La légitimité des institutions préservée par le CHP est confrontées à la légitimité politique que fait valoir l'AKP. Or la représentation au parlement est biaisée par un système de redistribution de sièges qui repose au barrage de 10%. L'AKP, majoritaire dans un TBMM minoritaire, a tenté d'élire Abdüllah Gül à la fonction présidentielle. Aujourd'hui, il est question d'une révision constitutionnelle par un TBMM dont la longévité est fixée au 22 juillet. Le rapport de force entre le droit et la politique perdure, dans la mesure où la faisabilité d'une telle révision, en dehors de la légitimité politique encore affaiblie par les élections anticipées, n'est pas certaine. Par ailleurs, le barrage de 10% ne figure pas parmi les révisions annoncées, augmentant ainsi les chances du parti au pouvoir de revenir avec une majorité de siège au TBMM. La crise politique, quelle qu'en soit la raison, risque de se répéter avec un TBMM renouvelé.
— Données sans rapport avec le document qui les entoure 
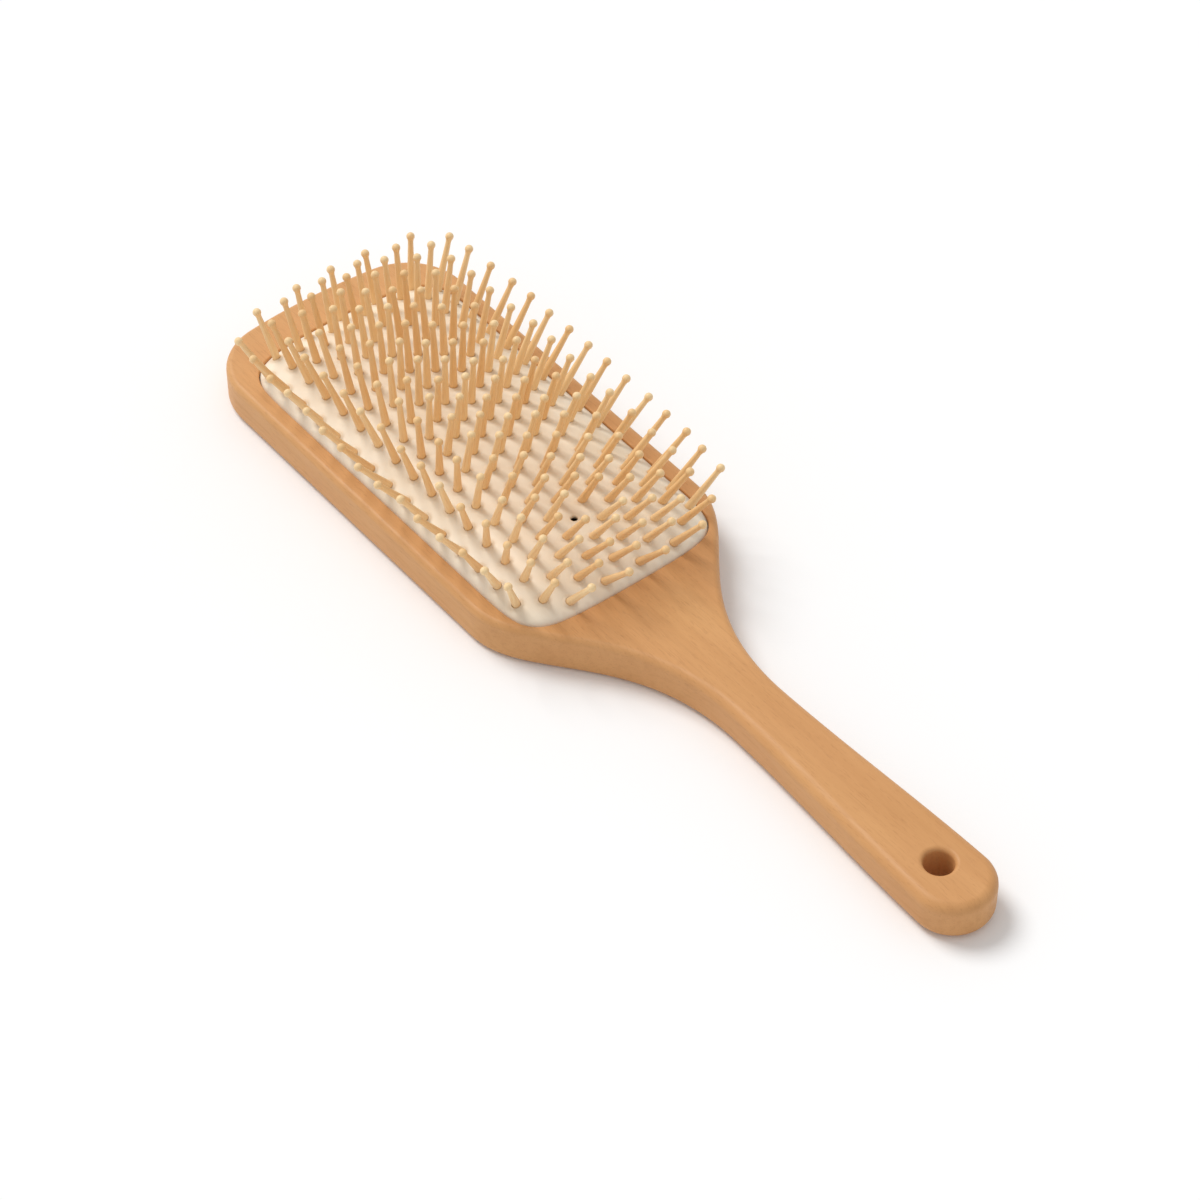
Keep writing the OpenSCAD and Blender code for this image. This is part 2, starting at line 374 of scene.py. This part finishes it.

Or cette même crise politique aurait pu aboutir à une révision concertée de la Constitution de 1982. Le gouvernement AKP n'a pas eu le réflexe de saisir cette occasion pour apporter un souffle nouveau dans les système politique actuel. À l'exemple du processus européen, où il a suffi de suivre une feuille de route préétablie pour s'ériger en champion de l'intégration européenne, les stratégistes de l'AKP, au lendemain de la décision de la Cour constitutionnelle, ont opté de faire un pas en avant dans un système qui s'est avéré pourtant défaillant. Ainsi, un TBMM qui n'a pas été en mesure d'élire le président, s'est confié la tâche de réviser la Constitution, dans le même contexte conflictuel.


L'arrivée de l'AKP dans la scène politique a permis de montrer les défaillances d'un système constitutionnel pourtant maintes fois revues. L'impact sur les autres partis est devenu évident à ce jour. La fusion des partis de droite et l'alliance attendue entre le CHP et le DSP constituent à elle seule un acquis important pour la concurrence politique et un équilibrage dans la représentation parlementaire. Toutefois, le nécessaire dialogue pour une action politique concertée, dépassant la simple majorité d'un parti, semble encore difficile.